As incomes rise in China, people view gold, whether in the form of bars, coins or jewelry, as a natural vehicle for savings and diversification. Shorter term, rising affluence is also driving Chinese to buy gold as a hedge against China’s teetering property sector and a stock market that’s fallen nearly 40% over the past four years. If bouts of cash crunches continue this year and economic data disappoints, that will likely drive Chinese to continue buying gold to preserve their wealth.
While gold is influenced by numerous global investment factors from inflation to monetary policy or economic strength, Chinese demand for gold will likely help drive the metal higher at a time when the Fed is pulling back on its monetary stimulus and the global economy is showing signs of perking up.
The spike in Chinese demand also comes as gold could begin trading on fundamentals again this year – much like stocks – both of which have seen prices skewed by global monetary policy in recent years following the global financial crisis.
Investors shunned gold last year, pushing down the metal’s price by 28%, as the U.S. Federal Reserve signaled it would begin drawing down its multi-billion-dollar bond purchase program and as prospects for the global economy looked up. But 2014 has been a different story for the precious metal. The futures contract for gold for delivery in April is trading at $1,309 per troy ounce, up nearly 9% for the year. The rally in gold has been driven in part by investor concerns that a slowing U.S. recovery could slow the pace at which the Fed draws down its bond purchases.
Peter Sorrentino, senior portfolio manager for Huntington Real Strategies Fund (HRSAX), who called the end of the commodity super cycle in 2012, said China’s demand for gold will be a major driver for the metal’s price over the next several years.
“At some point the world goes back to the supply and demand factors and demand is there,” said Sorrentino. “Production hasn’t been moving up materially over past ten years and demand doesn’t look like it will fade any time soon.”
Along with increasing demand from its citizens, Sorrentino believes China’s central bank will move to increase its gold holdings to hedge its $3.8 trillion foreign currency reserves and guard against any sharp gyrations in currency and capital flows as global monetary policy changes.
India Will Still Drive Gold Demand, too
To be sure, while India is taking a back seat to China, demand for gold from India remains strong. Though Indian demand has recently been tempered by higher import duties, strict import quotas and restrictions on gold-related lending and coin sales, the World Gold Council projects India will import 900 tonnes to 1,000 tonnes of gold this year. That compares with 1,000 tonnes to 1,100 tonnes from China. India and China each account for 25% of global gold demand and are important markets for gold over the long run.

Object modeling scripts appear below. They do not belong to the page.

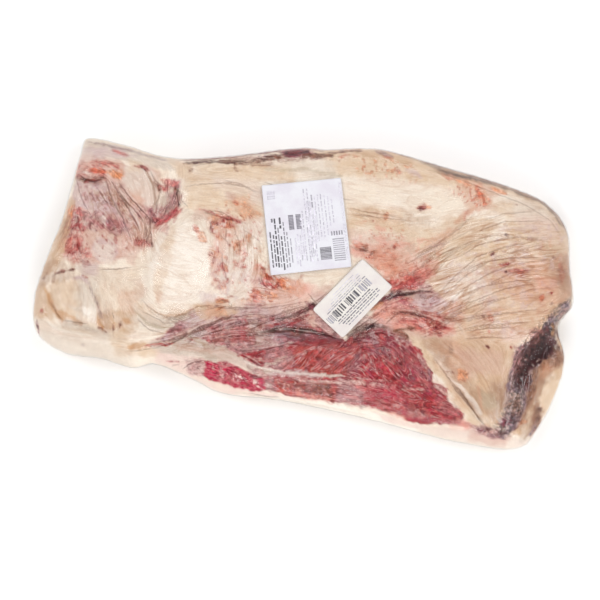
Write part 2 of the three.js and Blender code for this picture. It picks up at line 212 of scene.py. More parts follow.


# The colours of the meat, region by region. In a region each entry lies over the ones before it. Dark
# strokes along the creases and folds are juice with painted shade in them.
BACK_LEFT_CORNER = [
    area("rosy", 0.85, 6, (-290, 92), (-238, 98), (-226, 88), (-206, 98), (-188, 90), (-181, 60),
         (-178, 0), (-200, -8), (-216, -24), (-262, -36), (-284, -28), (-284, 60)),
    area("silver", 0.7, 4, (-296, 96), (-294, 124), (-168, 124), (-170, 94)),
    area("silver", 0.5, 5, (-292, 76), (-274, 76), (-272, 52), (-292, 50)),
    area("lilac", 0.7, 5, (-288, 106), (-288, 88), (-236, 100), (-220, 104), (-240, 112)),
    area("pale", 0.95, 5, (-228, 90), (-206, 97), (-190, 86), (-184, 52), (-194, 40), (-213, 50),
         (-232, 76)),
    area("lilac", 0.8, 4, (-284, 64), (-248, 64), (-232, 45), (-222, 28), (-246, 28), (-284, 36)),
    area("mauve", 0.25, 5, (-250, 72), (-228, 68), (-206, 48), (-194, 34), (-198, 14), (-218, 22),
         (-240, 46)),
    area("tan", 0.5, 4, (-226, 100), (-210, 98), (-210, 86), (-226, 86)),
    area("mauve", 0.6, 5, (-284, 28), (-262, 30), (-240, 30), (-214, 24), (-206, 14), (-240, 12),
         (-284, 0)),
    area("red", 0.6, 5, (-288, 34), (-268, 30), (-262, 4), (-262, -30), (-284, -26)),
    area("red", 0.4, 5, (-290, 92), (-252, 92), (-246, 72), (-288, 66)),
    area("red", 0.3, 5, (-210, 8), (-196, 6), (-182, 4), (-182, -6), (-206, -10), (-218, -6)),
    area("rosy", 0.6, 5, (-248, 12), (-214, 12), (-190, -6), (-194, -24), (-214, -22), (-240, 0)),
    area("lilac", 0.6, 4, (-248, 0), (-222, 2), (-218, -22), (-240, -26)),
    area("pale", 0.7, 4, (-244, -6), (-224, -6), (-218, -30), (-238, -28)),
    # Painted shade down the left end, which turns from the light.
    area("buff", 0.8, 4, (-302, 44), (-280, 40), (-277, -5), (-283, -48), (-310, -62)),
    area("crease_shade", 0.35, 5, (-312, -36), (-286, -34), (-262, -40), (-262, -52), (-284, -62), (-312, -74)),
    streak("slate", 0.4, 2.2, (-281, 114), (-240, 112), (-205, 108), (-186, 106)),
    streak("red", 0.5, 2.4, (-248, 107), (-230, 105)),
    streak("red", 0.5, 4, (-254, 90), (-238, 87)),
    streak("rust", 0.8, 4, (-268, 79), (-248, 79)),
    streak("orange", 0.8, 5, (-243, 79), (-229, 79)),
    streak("black", 0.85, 2.4, (-284, 69)),
    streak("blood", 0.6, 4, (-280, 68), (-264, 66), (-250, 68)),
    streak("bright", 0.5, 1.4, (-277, 74), (-266, 74)),
    box("rosy", 0.5, 4, -286, -266, 84, 98),
    streak("brown", 0.8, 2.6, (-280, 65), (-262, 67), (-249, 71)),
    streak("blood", 0.5, 2.4, (-272, 64), (-256, 66)),
    streak("pale", 0.6, 1.4, (-244, 70), (-230, 50), (-218, 36), (-207, 20), (-196, 4)),
    streak("pale", 0.6, 1.4, (-236, 68), (-219, 46), (-205, 30), (-194, 12)),
    streak("pale", 0.5, 1.2, (-252, 70), (-238, 50), (-226, 36), (-216, 20), (-206, 6)),
    streak("crease_shade", 0.7, 1.3, (-207, 93), (-192, 75), (-186, 55), (-187, 40)),
    streak("blood", 0.65, 2, (-219, 91), (-209, 93), (-201, 90)),
    streak("dark", 0.5, 1.4, (-212, 94), (-205, 89)),
    streak("plum", 0.8, 5, (-187, 42), (-181, 32)),
    streak("red", 0.6, 3.6, (-199, 1), (-184, 0)),
    streak("dark", 0.6, 1.6, (-181, 4), (-180, -2)),
    streak("silver", 0.7, 5, (-176, 62), (-174, 52)),
    streak("rust", 0.5, 5, (-182, 80), (-166, 78)),
    streak("red", 0.7, 3.4, (-184, 72), (-174, 68)),
    streak("brown", 0.4, 2, (-190, 76), (-180, 64)),
    # The pocket beside the knob: dark juice with painted shade in its hollow.
    streak("brown", 0.8, 3, (-165, 76), (-165, 56)),
    streak("black", 0.7, 2, (-165, 58), (-158, 52)),
    streak("brown", 0.35, 6, (-176, 60), (-180, 44)),
    streak("red", 0.8, 7, (-158, 48), (-168, 38), (-180, 28)),
    streak("crimson", 0.5, 5, (-162, 46), (-172, 36), (-180, 30)),
    area("tan", 0.6, 4, (-184, 108), (-152, 106), (-150, 84), (-166, 88)),
    area("mauve", 0.6, 4, (-180, 80), (-173, 84), (-161, 84), (-160, 72), (-176, 70)),
    area("red", 0.4, 4, (-176, 80), (-162, 82), (-162, 74), (-174, 72)),
    area("greyfat", 0.9, 4, (-185, 64), (-168, 69), (-164, 54), (-175, 41), (-185, 38)),
    streak("mauve", 0.6, 3, (-166, 66), (-170, 50), (-180, 42)),
    area("mauve", 0.6, 4, (-192, 40), (-182, 40), (-178, 26), (-190, 24)),
    streak("brown", 0.4, 3, (-154, 97), (-150, 96)),
    streak("blood", 0.45, 3, (-241, 27), (-228, 24), (-216, 20)),
    streak("blood", 0.35, 3, (-243, 20), (-232, 12)),
    streak("dark", 0.65, 3, (-277, 24), (-270, 16)),
    streak("blood", 0.6, 5, (-272, 12), (-270, 4)),
    streak("blood", 0.5, 6, (-270, -8), (-264, -26)),
    streak("red", 0.5, 4, (-256, -14), (-246, -22)),
    area("red", 0.4, 4, (-266, -14), (-252, -14), (-248, -32), (-264, -34)),
    area("salmon", 0.45, 4, (-280, -2), (-266, -2), (-268, -18), (-280, -18)),
    area("mauve", 0.4, 5, (-246, 32), (-222, 30), (-206, 16), (-222, 6), (-242, 12)),
    area("plum", 0.3, 4, (-240, 28), (-226, 26), (-228, 16), (-240, 16)),
    area("salmon", 0.3, 4, (-214, 58), (-198, 56), (-196, 42), (-210, 44)),
    streak("plum", 0.45, 3.4, (-258, -28), (-248, -36)),
    streak("orange", 0.6, 4, (-282, 32), (-280, 22)),
    flecks("pale", 0.5, 5, 0.35, (-284, 64), (-236, 64), (-196, 0), (-214, -20), (-262, -34), (-282, -26)),
    flecks("mauve", 0.5, 4, 0.3, (-284, 64), (-240, 60), (-210, 30), (-230, 8), (-280, 10)),
    flecks("blood", 0.4, 4, 0.25, (-282, 20), (-214, 26), (-190, -4), (-222, -16), (-262, -34),
           (-280, -26)),
    flecks("red", 0.35, 5, 0.3, (-290, 98), (-252, 96), (-246, 74), (-290, 70)),
    area("peach", 0.4, 5, (-222, 62), (-204, 62), (-198, 46), (-214, 44)),
    area("mauve", 0.35, 5, (-208, 48), (-186, 46), (-186, 28), (-204, 28)),
    area("mauve", 0.35, 4, (-186, 52), (-170, 48), (-168, 34), (-184, 34)),
    area("mauve", 0.4, 4, (-176, 66), (-158, 66), (-158, 50), (-174, 50)),
    area("red", 0.35, 4, (-184, 34), (-166, 34), (-166, 18), (-182, 18)),
    box("mauve", 0.3, 5, -230, -206, 8, 26),
    box("brown", 0.2, 5, -292, -274, -6, 16),
    area("pale", 0.45, 4, (-290, 104), (-268, 102), (-268, 90), (-290, 88)),
]

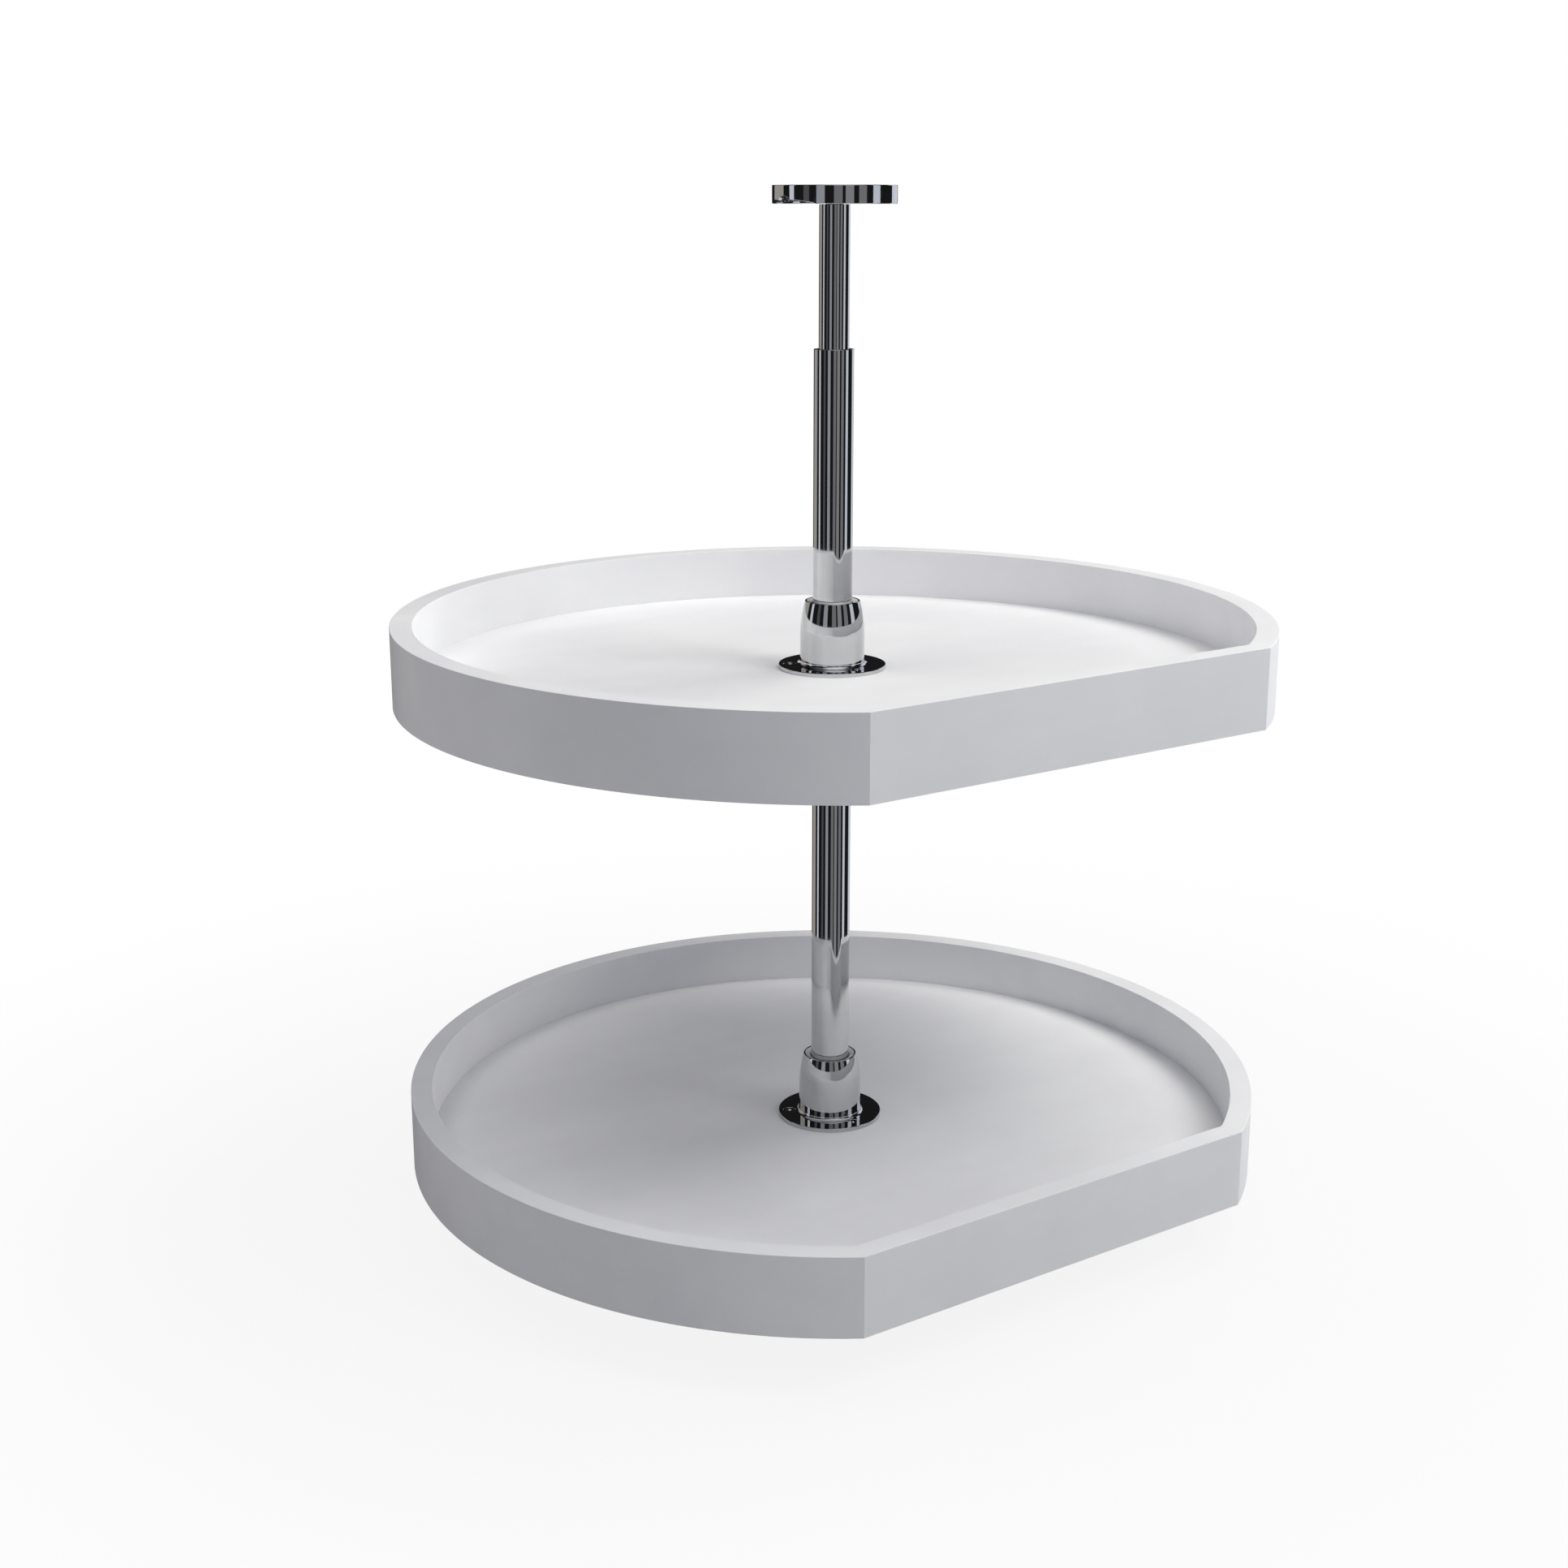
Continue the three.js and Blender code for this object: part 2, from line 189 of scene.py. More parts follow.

“As China, India and emerging markets increase their share of global GDP they will have a larger impact on the amount of money going into savings from those places,” said the World Gold Council’s Artigas.
Shining Up Your Portfolio
While gold has had a nice rally so far this year, Sorrentino said the selling pressure isn’t over, but that he’s buying on any dips. The fund manager expects the precious metal to experience more volatility in 2014, but end the year 15% higher from current levels and grind higher over the next five years.
He’s also invested in major global miners Freeport-McMoRan Copper & Gold (FCX), Barrick Gold (ABX), Rio Tinto plc (RIO) and BHP Billiton Limited (BHP). To play smaller mining companies his fund is invested in Market Vectors Junior Gold Miners ETF (GDXJ). He’s also playing metals directly through the Central Fund of Canada (CEF) along with actual futures. Huntington Real Strategies fund is up more than 3% this year, compared with the MSCI World Index, which is down 0.17%, and similar commodity funds, which are up about 1%.
Maybe all that glitters is still gold.